1. 5/14. It is easy to see that T is formed by removing a strip along each side of S and that each strip has expected area 1/4 of the area of S. However we have to add back the area near the corners of S which lies in two strips and is being counted twice. For the corner near 0 this area has expected value

Integral from 0 to 1 with respect to x (Integral from 0 to 1-x with respect to y ((1-x-y)**6)) = 1/56.

Dividing by the area of S this gives a ratio of 1/28. It can be shown the result for the other corners is the same. So the expected area of T is (1-3*1/4+3*1/28) = 5/14 of the area of S.

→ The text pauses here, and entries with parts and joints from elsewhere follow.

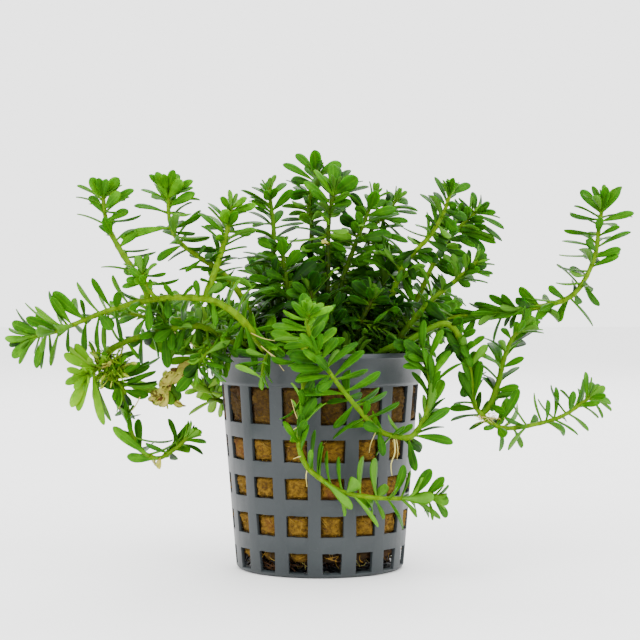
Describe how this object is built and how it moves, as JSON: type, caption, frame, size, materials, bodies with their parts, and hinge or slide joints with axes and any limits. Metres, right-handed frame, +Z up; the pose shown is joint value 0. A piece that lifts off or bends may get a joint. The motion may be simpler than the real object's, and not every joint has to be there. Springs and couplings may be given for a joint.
{
  "type": "potted aquarium stem plant",
  "caption": "Bushy aquarium stem plant with whorled narrow leaves, standing in a round slotted net pot filled with rock wool; runners arch and trail over the rim.",
  "frame": {"origin": "centre of the underside of the net pot, on the surface that it stands on", "axes": "+Z up along the pot's axis, +X toward the long runner on the right, -Y toward the front, where the shoots trail over the rim"},
  "size_m": [0.1432, 0.0833, 0.0992],
  "materials": {
    "pot_plastic": "matt moulded plastic, bluish grey",
    "rock_wool": "wet fibrous rock wool, ochre brown",
    "green_shoot": "waxy green leaves on yellow-green stems",
    "pale_shoot": "pale and yellowing leaves"
  },
  "bodies": {
    "root": {"pot": "pot_plastic", "rock_wool": "rock_wool", "left_runner": "green_shoot", "left_runner_outer_branch": "green_shoot", "left_runner_inner_branch": "green_shoot", "left_runner_side_bud": "green_shoot", "left_upright_shoot": "green_shoot", "left_trailer": "green_shoot", "left_trailer_cluster": "pale_shoot", "withered_shoot": "pale_shoot", "front_left_shoot": "green_shoot", "front_left_sprig": "green_shoot", "front_trailer": "green_shoot", "front_lower_trailer": "green_shoot", "crown_front_shoot": "green_shoot", "crown_back_shoot": "green_shoot", "crown_left_shoot": "green_shoot", "crown_left_low_shoot": "green_shoot", "crown_right_shoot": "green_shoot", "crown_right_back_shoot": "green_shoot", "right_upright_shoot": "green_shoot", "right_outer_shoot": "green_shoot", "right_low_shoot": "green_shoot", "right_runner": "green_shoot", "right_trailer": "green_shoot", "right_trailer_branch": "green_shoot", "inner_front_left_shoot": "green_shoot", "inner_front_right_shoot": "green_shoot", "inner_right_shoot": "green_shoot", "inner_left_shoot": "green_shoot", "left_back_runner": "green_shoot", "back_left_runner": "green_shoot", "back_left_shoot": "green_shoot", "back_centre_shoot": "green_shoot", "back_right_shoot": "green_shoot", "back_trailer": "green_shoot", "back_right_runner": "green_shoot"}
  },
  "joints": []
}
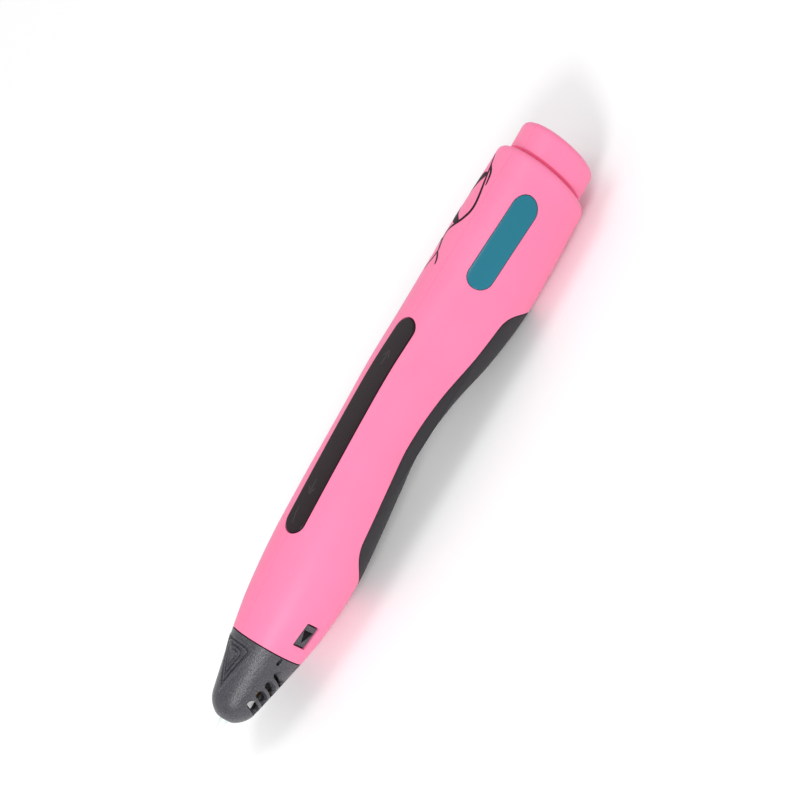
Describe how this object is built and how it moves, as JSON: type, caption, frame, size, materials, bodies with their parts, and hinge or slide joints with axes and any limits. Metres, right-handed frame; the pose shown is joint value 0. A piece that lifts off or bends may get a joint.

2. 3/5, 2/5. Let the sides of T have lengths a,b,c where a is the length of the vertical side, b is the length of the horizontal side and c is the length of the diagonal side. Let the sides have infinitesimal widths da,db,dc respectively. Then the hypervolume of a type A configuration with corner near 0 is (da*db)*(c*dc)*(.5*a*b)=.5*a*b*c*da*db*dc. Similarly the other two type A configurations have the same hypervolume. For example (da*dc/sin(r))*(b*db)*(.5*a*c*sin(r)) =.5*a*b*c*da*db*dc (where r is the angle between the vertical and diagonal sides of T) for the type A configurations with top corner. On the other hand type B configurations have hypervolume (a*da)*(b*db)*(c*db) = a*b*c*da*db*dc. So in total the type A configurations have hypervolume 3/2 the hypervolume of the type B configurations. The result follows.

3. 2/9, 1/4. For type A the corner point and the point on the opposite side divide T into 2 triangles. The third point lies in one of these triangles and divides it into 3 triangles. On average the third point lies in a triangle with 2/3 the area of T (since it is more likely to lie in big subtriangle) and divides it into equal parts. So the desired expected area ratio is (2/3)*(1/3)=2/9. For type B the expected area is what is left over when the corners of T are removed. Each corner has expected area 1/4 the area of T leaving expected area 1/4 of the area of T for the triangle determined by the three points.

4. 1/12. The calculation is (5/14)*((3/5)*(2/9)+(2/5)*(1/4)) = (5/14)*((2/15) + (1/10)) = (5/14)*(7/30) = 1/12.

This problem was asked by Watson (1865) and solved by Sylvester. I came up with the above derivation myself but it seems doubtful it is original.